The narrator has met someone, and the experience has knocked him flat. The lyric — paraphrasing here, since the words themselves deserve to be heard in Vanian's theatrical baritone — describes a feeling so overwhelming it's almost indistinguishable from illness or madness. He can't tell whether what's happening to him is wonderful or terrifying, and the song suggests it's both at once. The central image of the title does double work: a rose that's newly bloomed is at its most beautiful and its most fragile, and the narrator knows it. Running underneath the euphoria is a current of dread — the suspicion that something this good can't be meant for someone like him, that he'd better hold on tight because it could vanish at any moment.

That anxiety is what the music dramatizes. Rat Scabies' drum intro — a galloping, rolling barrage that remains one of the most recognizable count-ins in rock — sounds like a heart suddenly losing its rhythm. The tempo isn't fast to be aggressive; it's fast the way your pulse is fast when the person you're obsessed with walks into the room. Brian James' guitar riff churns with an itchy, can't-sit-still energy. Even the song's structure, which barrels forward and barely pauses to breathe, mirrors a mind racing through hope and panic in the same instant.

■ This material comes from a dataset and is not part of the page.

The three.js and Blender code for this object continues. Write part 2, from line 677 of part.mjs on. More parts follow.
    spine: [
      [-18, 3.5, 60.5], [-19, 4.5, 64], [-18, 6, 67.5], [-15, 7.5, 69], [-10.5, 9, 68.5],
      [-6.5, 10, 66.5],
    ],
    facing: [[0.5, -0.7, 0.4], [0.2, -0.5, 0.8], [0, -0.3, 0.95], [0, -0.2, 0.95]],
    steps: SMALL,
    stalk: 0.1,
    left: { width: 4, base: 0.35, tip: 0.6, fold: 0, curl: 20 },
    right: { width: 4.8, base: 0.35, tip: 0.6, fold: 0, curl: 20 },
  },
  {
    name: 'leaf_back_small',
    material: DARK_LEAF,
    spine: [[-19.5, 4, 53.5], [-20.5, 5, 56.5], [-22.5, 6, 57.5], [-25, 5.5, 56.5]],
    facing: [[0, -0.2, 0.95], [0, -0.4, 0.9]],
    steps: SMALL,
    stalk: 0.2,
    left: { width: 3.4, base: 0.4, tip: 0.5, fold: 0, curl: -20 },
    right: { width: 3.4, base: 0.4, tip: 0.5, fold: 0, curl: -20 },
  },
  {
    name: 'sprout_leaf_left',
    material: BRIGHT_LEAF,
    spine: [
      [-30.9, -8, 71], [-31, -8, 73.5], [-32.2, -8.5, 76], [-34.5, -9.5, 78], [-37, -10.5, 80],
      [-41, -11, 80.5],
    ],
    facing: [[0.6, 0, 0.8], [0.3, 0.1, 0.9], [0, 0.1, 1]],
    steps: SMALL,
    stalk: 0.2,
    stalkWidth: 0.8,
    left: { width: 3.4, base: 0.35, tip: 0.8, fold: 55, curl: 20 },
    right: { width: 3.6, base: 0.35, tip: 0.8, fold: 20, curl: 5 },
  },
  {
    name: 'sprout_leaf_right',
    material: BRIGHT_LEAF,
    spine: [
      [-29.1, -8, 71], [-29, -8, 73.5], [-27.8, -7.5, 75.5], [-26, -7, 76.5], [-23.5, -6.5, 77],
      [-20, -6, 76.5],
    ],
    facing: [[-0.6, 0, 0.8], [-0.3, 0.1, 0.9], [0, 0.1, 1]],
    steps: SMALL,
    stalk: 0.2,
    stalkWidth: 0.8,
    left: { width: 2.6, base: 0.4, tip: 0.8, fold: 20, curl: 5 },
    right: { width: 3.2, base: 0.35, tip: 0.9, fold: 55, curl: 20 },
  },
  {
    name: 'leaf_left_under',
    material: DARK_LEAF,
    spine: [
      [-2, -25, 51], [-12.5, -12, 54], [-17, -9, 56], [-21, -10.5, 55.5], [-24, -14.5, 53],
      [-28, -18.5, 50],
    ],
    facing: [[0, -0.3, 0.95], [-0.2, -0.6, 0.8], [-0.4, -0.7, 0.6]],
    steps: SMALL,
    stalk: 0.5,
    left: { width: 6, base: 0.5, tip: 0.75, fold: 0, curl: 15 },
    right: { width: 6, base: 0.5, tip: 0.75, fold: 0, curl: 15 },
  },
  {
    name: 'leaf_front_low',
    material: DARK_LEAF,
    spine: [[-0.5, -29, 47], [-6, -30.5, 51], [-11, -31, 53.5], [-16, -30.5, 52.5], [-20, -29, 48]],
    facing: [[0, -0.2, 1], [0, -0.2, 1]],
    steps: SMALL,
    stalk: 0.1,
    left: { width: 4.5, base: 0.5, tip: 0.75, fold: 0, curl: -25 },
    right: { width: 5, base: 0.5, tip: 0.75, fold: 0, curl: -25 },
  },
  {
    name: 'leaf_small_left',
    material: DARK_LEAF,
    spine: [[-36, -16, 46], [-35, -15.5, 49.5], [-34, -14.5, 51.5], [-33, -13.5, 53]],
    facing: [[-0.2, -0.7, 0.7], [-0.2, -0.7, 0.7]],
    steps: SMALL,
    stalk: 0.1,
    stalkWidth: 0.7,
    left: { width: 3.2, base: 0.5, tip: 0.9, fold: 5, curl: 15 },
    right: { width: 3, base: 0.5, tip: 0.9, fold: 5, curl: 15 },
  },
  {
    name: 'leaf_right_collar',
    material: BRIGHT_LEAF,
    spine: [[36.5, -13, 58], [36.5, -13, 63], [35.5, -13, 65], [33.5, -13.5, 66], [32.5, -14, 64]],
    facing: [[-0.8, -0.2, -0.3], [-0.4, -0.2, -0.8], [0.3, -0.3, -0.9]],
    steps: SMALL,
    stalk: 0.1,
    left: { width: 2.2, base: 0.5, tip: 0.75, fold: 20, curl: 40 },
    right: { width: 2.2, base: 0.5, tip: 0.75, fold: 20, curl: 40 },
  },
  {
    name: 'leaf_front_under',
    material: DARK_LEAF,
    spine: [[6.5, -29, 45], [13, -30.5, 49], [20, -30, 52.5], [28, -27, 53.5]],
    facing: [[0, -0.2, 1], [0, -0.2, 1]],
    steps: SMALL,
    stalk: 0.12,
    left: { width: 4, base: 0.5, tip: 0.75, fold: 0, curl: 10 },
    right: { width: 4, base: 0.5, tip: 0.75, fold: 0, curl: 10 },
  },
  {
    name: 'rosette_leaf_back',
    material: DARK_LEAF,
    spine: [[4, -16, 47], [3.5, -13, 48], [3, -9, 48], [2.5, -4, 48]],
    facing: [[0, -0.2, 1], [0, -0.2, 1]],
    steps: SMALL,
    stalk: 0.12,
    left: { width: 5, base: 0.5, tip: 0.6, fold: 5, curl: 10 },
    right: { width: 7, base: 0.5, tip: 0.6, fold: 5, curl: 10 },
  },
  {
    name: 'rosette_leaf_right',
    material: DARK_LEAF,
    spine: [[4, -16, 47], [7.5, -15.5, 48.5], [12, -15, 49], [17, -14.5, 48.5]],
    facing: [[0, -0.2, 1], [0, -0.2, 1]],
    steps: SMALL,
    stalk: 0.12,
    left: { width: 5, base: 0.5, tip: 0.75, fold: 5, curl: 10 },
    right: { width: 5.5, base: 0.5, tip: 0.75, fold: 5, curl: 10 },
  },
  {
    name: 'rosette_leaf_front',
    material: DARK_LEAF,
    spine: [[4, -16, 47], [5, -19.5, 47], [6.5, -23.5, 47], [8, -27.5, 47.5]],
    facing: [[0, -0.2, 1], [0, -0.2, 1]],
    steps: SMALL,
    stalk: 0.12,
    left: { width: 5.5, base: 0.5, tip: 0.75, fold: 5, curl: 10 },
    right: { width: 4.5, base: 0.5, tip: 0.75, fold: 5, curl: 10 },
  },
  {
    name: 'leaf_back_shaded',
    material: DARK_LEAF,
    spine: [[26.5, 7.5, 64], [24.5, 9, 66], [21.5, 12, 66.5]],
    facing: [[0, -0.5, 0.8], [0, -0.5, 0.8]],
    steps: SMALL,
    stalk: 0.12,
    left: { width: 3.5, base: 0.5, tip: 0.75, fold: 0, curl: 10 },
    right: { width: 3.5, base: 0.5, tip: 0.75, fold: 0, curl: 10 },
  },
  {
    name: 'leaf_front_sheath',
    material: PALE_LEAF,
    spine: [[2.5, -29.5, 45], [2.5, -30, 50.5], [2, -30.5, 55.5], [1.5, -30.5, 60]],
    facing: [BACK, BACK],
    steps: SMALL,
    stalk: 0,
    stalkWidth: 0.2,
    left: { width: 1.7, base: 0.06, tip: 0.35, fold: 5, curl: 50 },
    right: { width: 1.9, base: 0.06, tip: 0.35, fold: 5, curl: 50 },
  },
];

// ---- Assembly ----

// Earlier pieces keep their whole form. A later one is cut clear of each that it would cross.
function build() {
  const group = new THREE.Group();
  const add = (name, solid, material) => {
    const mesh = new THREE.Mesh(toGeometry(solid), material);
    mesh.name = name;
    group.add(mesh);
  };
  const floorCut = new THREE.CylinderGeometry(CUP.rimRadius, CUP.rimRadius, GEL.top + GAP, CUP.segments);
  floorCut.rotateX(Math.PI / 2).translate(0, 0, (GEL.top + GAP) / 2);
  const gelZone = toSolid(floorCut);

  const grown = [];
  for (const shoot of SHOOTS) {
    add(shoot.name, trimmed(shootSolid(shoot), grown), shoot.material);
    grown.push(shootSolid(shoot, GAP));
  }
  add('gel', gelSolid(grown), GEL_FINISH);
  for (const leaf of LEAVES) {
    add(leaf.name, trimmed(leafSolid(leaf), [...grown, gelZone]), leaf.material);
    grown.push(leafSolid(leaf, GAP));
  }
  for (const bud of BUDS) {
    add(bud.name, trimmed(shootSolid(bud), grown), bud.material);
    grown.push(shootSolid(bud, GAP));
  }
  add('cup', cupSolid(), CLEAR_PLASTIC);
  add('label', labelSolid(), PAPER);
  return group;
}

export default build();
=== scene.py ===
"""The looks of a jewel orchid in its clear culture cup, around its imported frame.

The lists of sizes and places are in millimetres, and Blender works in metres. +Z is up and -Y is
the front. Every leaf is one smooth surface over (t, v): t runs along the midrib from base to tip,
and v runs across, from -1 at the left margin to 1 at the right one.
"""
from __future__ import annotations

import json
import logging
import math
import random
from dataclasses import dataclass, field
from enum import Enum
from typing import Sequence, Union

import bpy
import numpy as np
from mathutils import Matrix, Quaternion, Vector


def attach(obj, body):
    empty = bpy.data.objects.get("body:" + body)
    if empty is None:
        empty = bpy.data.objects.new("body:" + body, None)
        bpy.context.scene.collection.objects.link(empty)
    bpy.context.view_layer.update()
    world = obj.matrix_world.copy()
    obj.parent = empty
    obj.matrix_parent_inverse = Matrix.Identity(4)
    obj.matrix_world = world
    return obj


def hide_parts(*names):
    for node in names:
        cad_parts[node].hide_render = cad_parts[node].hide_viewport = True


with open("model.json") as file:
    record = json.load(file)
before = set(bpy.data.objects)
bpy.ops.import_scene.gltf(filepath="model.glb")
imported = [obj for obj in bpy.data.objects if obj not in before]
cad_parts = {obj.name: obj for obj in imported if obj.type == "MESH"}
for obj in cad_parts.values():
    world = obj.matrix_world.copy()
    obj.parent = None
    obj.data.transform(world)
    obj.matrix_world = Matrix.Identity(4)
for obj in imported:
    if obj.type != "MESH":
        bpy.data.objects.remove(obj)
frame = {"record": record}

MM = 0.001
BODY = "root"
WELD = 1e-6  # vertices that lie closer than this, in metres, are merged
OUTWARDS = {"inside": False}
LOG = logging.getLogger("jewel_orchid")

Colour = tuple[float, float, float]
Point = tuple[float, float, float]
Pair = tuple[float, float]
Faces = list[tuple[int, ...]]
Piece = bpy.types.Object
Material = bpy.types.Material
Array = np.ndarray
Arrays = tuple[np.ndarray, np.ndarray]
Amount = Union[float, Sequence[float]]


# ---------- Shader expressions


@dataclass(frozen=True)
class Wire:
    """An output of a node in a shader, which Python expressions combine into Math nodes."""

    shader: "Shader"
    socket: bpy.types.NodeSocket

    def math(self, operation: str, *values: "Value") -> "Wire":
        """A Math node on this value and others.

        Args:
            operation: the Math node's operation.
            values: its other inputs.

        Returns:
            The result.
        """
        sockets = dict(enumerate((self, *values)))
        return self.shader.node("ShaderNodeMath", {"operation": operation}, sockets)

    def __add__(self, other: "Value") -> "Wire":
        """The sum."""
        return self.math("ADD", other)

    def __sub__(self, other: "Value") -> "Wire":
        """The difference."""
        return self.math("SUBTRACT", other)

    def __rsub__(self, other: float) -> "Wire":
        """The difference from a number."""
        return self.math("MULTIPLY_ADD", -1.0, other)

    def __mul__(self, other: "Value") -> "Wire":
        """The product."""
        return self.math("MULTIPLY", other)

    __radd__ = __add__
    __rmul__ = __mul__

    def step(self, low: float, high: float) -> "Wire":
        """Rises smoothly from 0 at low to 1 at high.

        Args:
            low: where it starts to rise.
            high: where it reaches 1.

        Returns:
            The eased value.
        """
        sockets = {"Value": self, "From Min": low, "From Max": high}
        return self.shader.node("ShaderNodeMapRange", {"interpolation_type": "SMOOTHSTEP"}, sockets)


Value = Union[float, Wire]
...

Heard this way, the Shangri-Las nod at the start stops being just a gag. "Leader of the Pack" was melodrama about doomed teenage love; by quoting its opening question, The Damned place "New Rose" squarely in that tradition of pop songs where romance and catastrophe share a bed. The difference is delivery. The girl groups wrapped that feeling in strings and harmonies; The Damned deliver it as a two-minute-and-change adrenaline spike. Same heart, different voltage.

And if you let Brian James' alternate reading in — the "new rose" as the punk scene itself — the song becomes a snapshot of an entire generation's infatuation. London in late 1976 felt, to the people inside it, like falling in love: something new, beautiful, fragile, and probably doomed was blooming, and everyone involved was simultaneously thrilled and braced for it to end. Few songs have ever bottled that exact emotion so completely, possibly because it was written from inside the moment rather than in nostalgic hindsight.

The race they won and the history that forgot them

The facts are not in dispute: "New Rose" came out on 22 October 1976. "Anarchy in the U.K." followed on 26 November. The Damned were also the first UK punk band to release an album (Damned Damned Damned, February 1977, again with Nick Lowe) and the first to tour America, playing CBGB in New York in spring 1977 — carrying the music back to the city that helped inspire it. By any reasonable scorekeeping, The Damned won the race at every checkpoint.

And yet the Sex Pistols got the headlines, the outrage, the documentary industry, and the chapter titles. Partly that was Malcolm McLaren's genius for scandal; partly it was the Pistols' Bill Grundy TV swearing incident in December 1976, which made punk a national emergency overnight. The Damned, by contrast, were never built for martyrdom. They were funny. They wore capes and berets. They covered The Beatles for a laugh. British rock writing has always been suspicious of bands that seem to be enjoying themselves, and The Damned paid for their grins with decades of underrating.

The song's afterlife tells its own story. Guns N' Roses cut a respectful, snarling cover of "New Rose" on their 1993 covers album The Spaghetti Incident?, introducing it to millions of American rock fans — many of whom reportedly assumed it was a Guns N' Roses original, which is its own kind of compliment and curse. It has been covered live and on record by a long list of bands across punk and metal, and that drum intro has been borrowed, saluted, and outright stolen ever since. In 2022, the original single's stature was such that it routinely tops critics' lists of the greatest punk singles ever made — often above the Pistols, a quiet late correction of the historical record.

The Damned themselves, against every prediction, never really went away. They splintered and reformed repeatedly, evolved into goth-rock pioneers (Vanian's vampire act turned out to be twenty years ahead of schedule), scored their biggest UK hit a decade later with the psychedelic "Eloise," and were still touring and releasing albums deep into the 2020s. The band that was supposed to burn out first outlasted nearly everyone.

Why it still hits like the first time

Plenty of 1976 punk has dated into a history lesson. "New Rose" hasn't, and the reason is the secret we started with: it isn't about 1976 at all. Songs about the Queen's Silver Jubilee require footnotes now. A song about the first week of falling in love — the racing pulse, the disbelief, the fear of the loss already lurking inside the joy — requires nothing. Every generation re-experiences exactly what this song describes, usually around age seventeen, often again at thirty-five, sometimes embarrassingly at sixty.

There's also a deeper lesson in it about how revolutions actually start. We imagine year-zero moments as grand statements of intent. In reality, the first shot of British punk was four broke misfits recording a love song in a tiny Islington studio in an afternoon, on a label run on a borrowed few hundred quid, produced by a man nicknamed Basher. No manifesto, no strategy, no permission. They just did it first, fastest, and with the biggest grin. In an age when everyone is told to build an audience before making a thing, "New Rose" is a two-minute argument for making the thing first and letting history catch up.

And maybe that's the final meaning of the title's double image. The new rose — the romance, the scene, the song itself — was fragile and shouldn't have lasted. The romance presumably ended. The scene curdled within two years. But the song? Put it on now, let that drum break detonate, and it's October 1976 forever: the moment just before anything went wrong, when something genuinely new was blooming and nobody could quite believe their luck.